Now the not-so-good stuff.

Cash is tight without any relief in sight. Time to cut all nonessential costs. Time to refinance if you can to take advantage of lower rates. Time to cut staff or hours worked. Time to ask for discounts. Time to stop wasting resources on customers who don’t pay. Time to really understand your absorption percentage. Time to work every deal. Time to return what you can to your vendors. Time to plan and apply for tax refunds.

There is no doubt the financial markets are a mess. Dealers need to meet with their financial sources to review the lay of the land and find out where they stand and what options are available to finance the operations and supply customer credit for units sold. The same is required of captive financing sources. If you don’t understand the program standards you can’t sell the program. At the same time, dealers who are operating at a high level need to explore refinancing options because the savings are pretty good, to say the least.
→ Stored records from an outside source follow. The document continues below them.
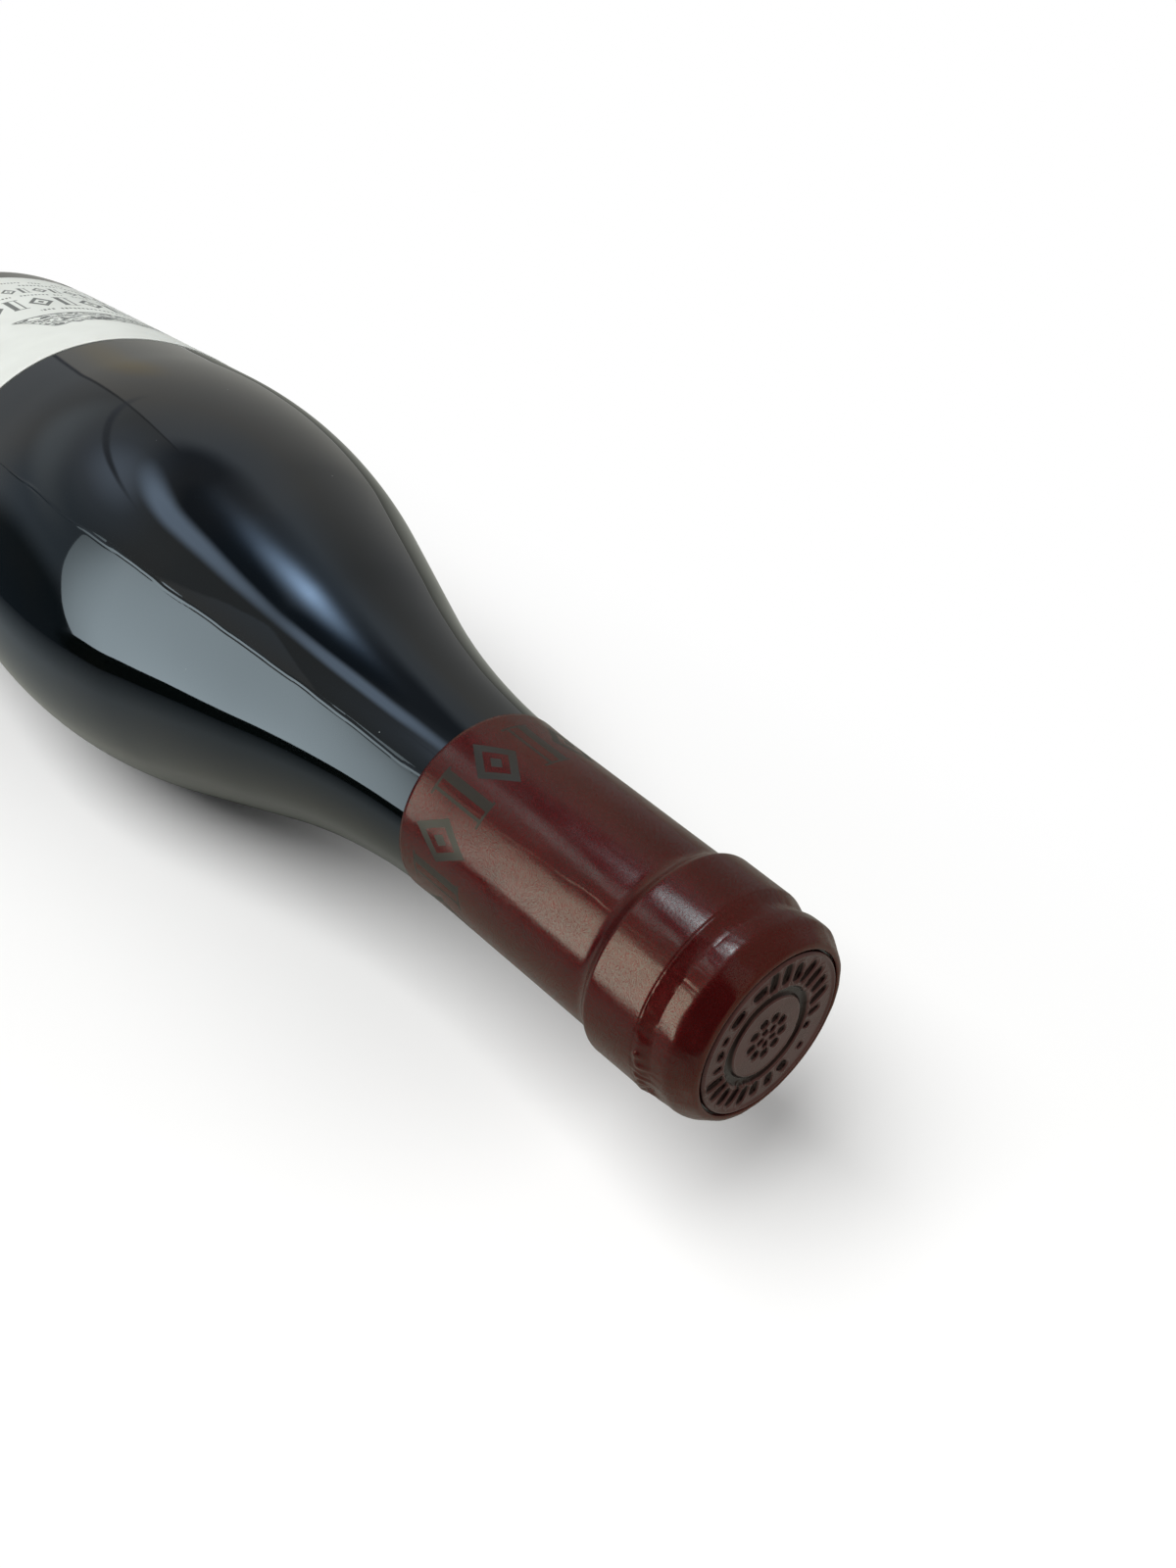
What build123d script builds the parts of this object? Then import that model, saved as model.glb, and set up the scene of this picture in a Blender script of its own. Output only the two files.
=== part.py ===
from build123d import *
import math
import os

# A full Burgundy wine bottle lying on its side, neck towards +X, up is +Z, in
# millimetres. The long axis is level, and the origin is on the ground under
# the middle of the bottle's length.

# ---- driving dimensions ----

# bottle body
total_length = 291.3          # base ring to the crest of the capsule's rim
body_radius = 42.7            # straight part of the body
heel_rounding = 9.6           # where the body turns into the base
shoulder_corner = 138.7       # height at which body and shoulder lines would meet
shoulder_rounding = 154.0     # convex sweep of the shoulder
neck_corner = 215.1           # height at which shoulder and neck lines would meet
neck_rounding = 160.8         # concave sweep into the neck
neck_taper = 1.87             # degrees the neck closes in towards the mouth
rest_flat_depth = 0.16        # how far the underside is flattened where it lies

# base
punt_depth = 20.0             # hollow pushed up into the base
punt_draft = 11.0             # how much the hollow's wall closes in up to its crown
punt_crown_rounding = 12.0
base_ring_width = 5.1         # flat ring the bottle stands on, from heel to punt
base_ring_rounding = 2.5      # inner edge of that ring

# mouth: heights are measured down from the crest of the capsule's rim, and
# radii out from the glass neck where it meets the ring
neck_radius = 14.16
ring_foot_drop = 17.4         # lower edge of the raised ring
ring_height = 8.5
ring_stand = 1.36             # how far the ring stands out at its lower edge
ring_taper_drop = 0.36        # how much smaller the ring is at its upper edge
ring_rounding = 0.8
ring_foot_slope = 1.2         # length over which the neck swells into the ring
ring_foot_rounding = 2.2
waist_drop = 2.0              # from the ring's upper edge to the groove below the lip
waist_stand = -0.26           # the groove is a little slimmer than the neck
waist_rounding = 0.9
lip_foot_slope = 1.8          # from the groove to the full lip
lip_stand = 0.34
lip_foot_rounding = 1.4
lip_taper_drop = 0.6          # how much the lip closes in towards the mouth
lip_rounding = 1.5
mouth_drop = 0.85             # the glass mouth lies this far below the rim's crest

# capsule: a shrunk sleeve and a stamped disc let into its top
capsule_length = 59.8         # lower edge to the crest of the rim
capsule_thickness = 0.30
capsule_gap = 0.02            # between the sleeve and the glass
rim_width = 2.22              # from the sleeve's outside to its edge around the disc
rim_bead_rounding = 0.3
disc_gap = 0.04               # between the disc's edge and the sleeve
disc_thickness = 0.40
disc_seat_gap = 0.02          # under the disc

# stamping on the disc
groove_radius = 6.8
groove_width = 1.1
groove_depth = 0.18
spoke_count = 28
spoke_edge_margin = 1.06      # from the disc's edge to the end of a long spoke
spoke_long = 2.7
spoke_short = 1.7
spoke_width = 0.85
stamp_height = 0.22
berry_count = 8
berry_circle_radius = 2.5
berry_radius = 0.72

# front label
label_foot = 18.7             # lower edge above the base ring
label_height = 76.3
label_wrap = 160.0            # degrees of the body it covers
label_turn = -45.0            # degrees its middle is turned from the top towards +Y
label_thickness = 0.16
label_gap = 0.02              # glue line

# ---- positions that follow from them ----

base_x = -total_length / 2
rim_x = total_length / 2
axis_height = body_radius - rest_flat_depth
punt_mouth_radius = body_radius - heel_rounding - base_ring_width
punt_crown_radius = punt_mouth_radius - punt_draft
taper = math.tan(math.radians(neck_taper))
ring_foot_x = rim_x - ring_foot_drop
ring_top_x = ring_foot_x + ring_height
waist_x = ring_top_x + waist_drop
lip_foot_x = waist_x + lip_foot_slope
mouth_x = rim_x - mouth_drop
ring_radius = neck_radius + ring_stand
ring_top_radius = ring_radius - ring_taper_drop
waist_radius = neck_radius + waist_stand
lip_radius = neck_radius + lip_stand
lip_top_radius = lip_radius - lip_taper_drop
capsule_foot_x = rim_x - capsule_length
sleeve_outside = capsule_gap + capsule_thickness
rim_opening_radius = lip_top_radius + sleeve_outside - rim_width


def neck_line(x):
    """Glass radius on the straight neck at position x."""
    return neck_radius + (ring_foot_x - x) * taper


def turned(corners):
    """Solid of revolution about the long axis from corners (x, radius, rounding)."""
    outline = Polyline(*[(x, radius) for x, radius, rounding in corners], close=True)
    face = make_face(outline).face()
    for x, radius, rounding in corners:
        if rounding > 0:
            corner = face.vertices().sort_by_distance(Vector(x, radius, 0))[0]
            face = face.fillet_2d(rounding, [corner])
    return revolve(Plane.XZ * face, axis=Axis.X)


def neck_corners(outside):
    """Shoulder to lip, moved out from the glass by a film's thickness."""
    neck_corner_x = base_x + neck_corner
    swell_x = ring_foot_x - ring_foot_slope
    return [
        (base_x + shoulder_corner, body_radius + outside, 0.0),
        (neck_corner_x, neck_line(neck_corner_x) + outside, neck_rounding - outside),
        (swell_x, neck_line(swell_x) + outside, ring_foot_rounding - outside),
        (ring_foot_x, ring_radius + outside, ring_rounding + outside),
        (ring_top_x, ring_top_radius + outside, ring_rounding + outside),
        (waist_x, waist_radius + outside, waist_rounding - outside),
        (lip_foot_x, lip_radius + outside, lip_foot_rounding + outside),
    ]


# ---- glass ----

shoulder = (base_x + shoulder_corner, body_radius, shoulder_rounding)
glass = turned([(base_x, body_radius, heel_rounding), shoulder] + neck_corners(0.0)[1:] + [
    (mouth_x, lip_top_radius, lip_rounding),
    (mouth_x, 0.0, 0.0),
    (base_x + punt_depth, 0.0, 0.0),
    (base_x + punt_depth, punt_crown_radius, punt_crown_rounding),
    (base_x, punt_mouth_radius, base_ring_rounding),
])
below_flat = Box(total_length * 2, body_radius * 4, body_radius)
glass -= Pos(0, 0, -axis_height - body_radius / 2) * below_flat

# ---- capsule sleeve ----

inner_corners = neck_corners(capsule_gap) + [
    (mouth_x + capsule_gap, lip_top_radius + capsule_gap, lip_rounding + capsule_gap),
    (mouth_x + capsule_gap, rim_opening_radius, 0.0),
]
outer_corners = neck_corners(sleeve_outside) + [
    (rim_x, lip_top_radius + sleeve_outside, lip_rounding + sleeve_outside),
    (rim_x, rim_opening_radius, rim_bead_rounding),
]
whole_sleeve = turned(inner_corners + outer_corners[::-1])
kept_length = Box(capsule_length * 2, body_radius * 4, body_radius * 4)
sleeve = whole_sleeve & (Pos(capsule_foot_x + capsule_length, 0, 0) * kept_length)

# ---- stamped disc in the capsule's top ----

disc_foot_x = mouth_x + disc_seat_gap
disc_top_x = disc_foot_x + disc_thickness
disc_radius = rim_opening_radius - disc_gap
spoke_inner_radius = disc_radius - spoke_edge_margin - spoke_long
disc = turned([
    (disc_foot_x, 0.0, 0.0),
    (disc_foot_x, disc_radius, 0.0),
    (disc_top_x, disc_radius, 0.0),
    (disc_top_x, groove_radius + groove_width / 2, 0.0),
    (disc_top_x - groove_depth, groove_radius + groove_width / 4, 0.0),
    (disc_top_x - groove_depth, groove_radius - groove_width / 4, 0.0),
    (disc_top_x, groove_radius - groove_width / 2, 0.0),
    (disc_top_x, 0.0, 0.0),
])
stamp_bite = disc_thickness / 2
stamp_centre_x = disc_top_x + (stamp_height - stamp_bite) / 2
for spoke in range(spoke_count):
    length = spoke_long if spoke % 2 == 0 else spoke_short
    middle = spoke_inner_radius + length / 2
    bar = Box(stamp_height + stamp_bite, spoke_width, length)
    disc += Rot(spoke * 360 / spoke_count, 0, 0) * Pos(stamp_centre_x, 0, middle) * bar
berry = Rot(0, 90, 0) * Cone(berry_radius, berry_radius * 0.6, stamp_height + stamp_bite)
disc += Pos(stamp_centre_x, 0, 0) * berry
for place in range(berry_count):
    around = Rot(place * 360 / berry_count, 0, 0)
    disc += around * Pos(stamp_centre_x, 0, berry_circle_radius) * berry

# ---- front label ----

label_inside = body_radius + label_gap
label_outside = label_inside + label_thickness
label_foot_x = base_x + label_foot
label_strip = make_face(Polyline(
    (label_foot_x, label_inside),
    (label_foot_x + label_height, label_inside),
    (label_foot_x + label_height, label_outside),
    (label_foot_x, label_outside),
    close=True,
))
label = revolve(Plane.XZ * label_strip, axis=Axis.X, revolution_arc=label_wrap)
label = Rot(label_turn - label_wrap / 2, 0, 0) * label

# ---- one file per node ----

lift = Pos(0, 0, axis_height)
nodes = {
    "bottle_glass": glass,
    "capsule_sleeve": sleeve,
    "capsule_top": disc,
    "front_label": label,
}
os.makedirs("parts", exist_ok=True)
for name, shape in nodes.items():
    export_step(lift * shape, f"parts/{name}.step")
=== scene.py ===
import math

import bpy
import numpy as np
from mathutils import Matrix, Vector, noise


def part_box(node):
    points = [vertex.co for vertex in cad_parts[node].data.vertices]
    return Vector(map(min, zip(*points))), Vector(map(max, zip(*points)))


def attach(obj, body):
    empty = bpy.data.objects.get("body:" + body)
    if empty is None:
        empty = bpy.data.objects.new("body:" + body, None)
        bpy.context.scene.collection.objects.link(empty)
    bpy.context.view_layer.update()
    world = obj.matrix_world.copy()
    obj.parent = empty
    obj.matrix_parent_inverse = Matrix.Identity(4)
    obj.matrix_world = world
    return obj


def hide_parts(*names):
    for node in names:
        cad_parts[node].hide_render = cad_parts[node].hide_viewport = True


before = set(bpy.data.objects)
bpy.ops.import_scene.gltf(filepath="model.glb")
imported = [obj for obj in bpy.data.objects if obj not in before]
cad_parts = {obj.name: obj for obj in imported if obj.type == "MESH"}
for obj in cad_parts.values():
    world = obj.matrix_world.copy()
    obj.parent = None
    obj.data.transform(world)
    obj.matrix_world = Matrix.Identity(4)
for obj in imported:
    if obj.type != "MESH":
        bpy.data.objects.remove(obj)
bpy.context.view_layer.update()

MM = 0.001

# ---- sizes, in millimetres, of a full Burgundy bottle lying on its side ----

glass_low, glass_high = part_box("bottle_glass")
sleeve_low, sleeve_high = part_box("capsule_sleeve")
disc_low, disc_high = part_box("capsule_top")
label_low, label_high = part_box("front_label")

BASE_X = glass_low[0] / MM
MOUTH_X = glass_high[0] / MM
RIM_X = sleeve_high[0] / MM
SLEEVE_FOOT_X = sleeve_low[0] / MM
BODY_RADIUS = (glass_high[1] - glass_low[1]) / 2 / MM
AXIS_Z = glass_high[2] / MM - BODY_RADIUS
LABEL_FOOT_X = label_low[0] / MM
LABEL_TOP_X = label_high[0] / MM
DISC_RADIUS = (disc_high[1] - disc_low[1]) / 2 / MM

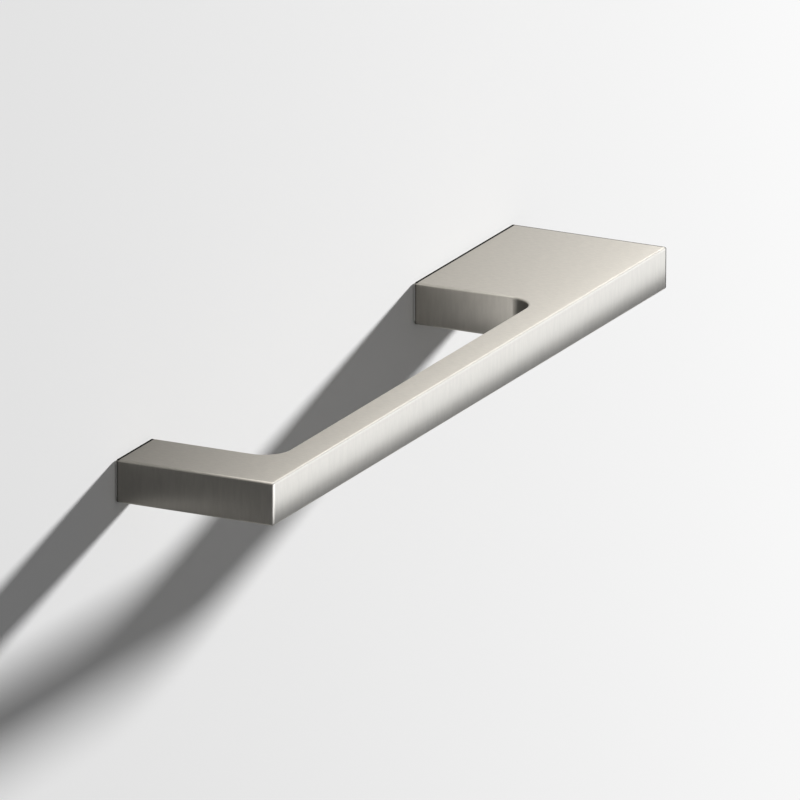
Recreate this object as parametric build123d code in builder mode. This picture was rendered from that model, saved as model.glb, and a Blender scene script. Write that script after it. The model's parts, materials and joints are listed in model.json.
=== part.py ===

Dealers and owners who are doubting they have a future in this business need to plan accordingly. First, see if you can sell the business. Whether you can or not, an attorney familiar with dealer/franchise laws needs to be consulted to determine the risks associated with selling or closing the location. Bankruptcy law also has to be explored. Of course, working with your vendors is a must to manage the process and to support any sales efforts available.

Time is not on our side. Depending on where you are located and what market you serve it could be a long haul before the equipment markets stabilize. In many ways, the market is similar to what it was 10 to 12 years ago. That being the case, would it not be prudent to compare your current personnel head count to what it was back then? If anything, dealers should be able to support more work with fewer people because of technological advances. In short, it would pay to compare head counts and “unit” counts per person to see where you stand now compared to then. If the ratios are out of sync it is time to find out why and adjust as necessary.

In the end, I believe there is cash available to finance the business, tax benefits available to improve cash flow, programs to implement to improve sales and cut costs and, in general, ways to keep our heads above water until the equipment markets improve.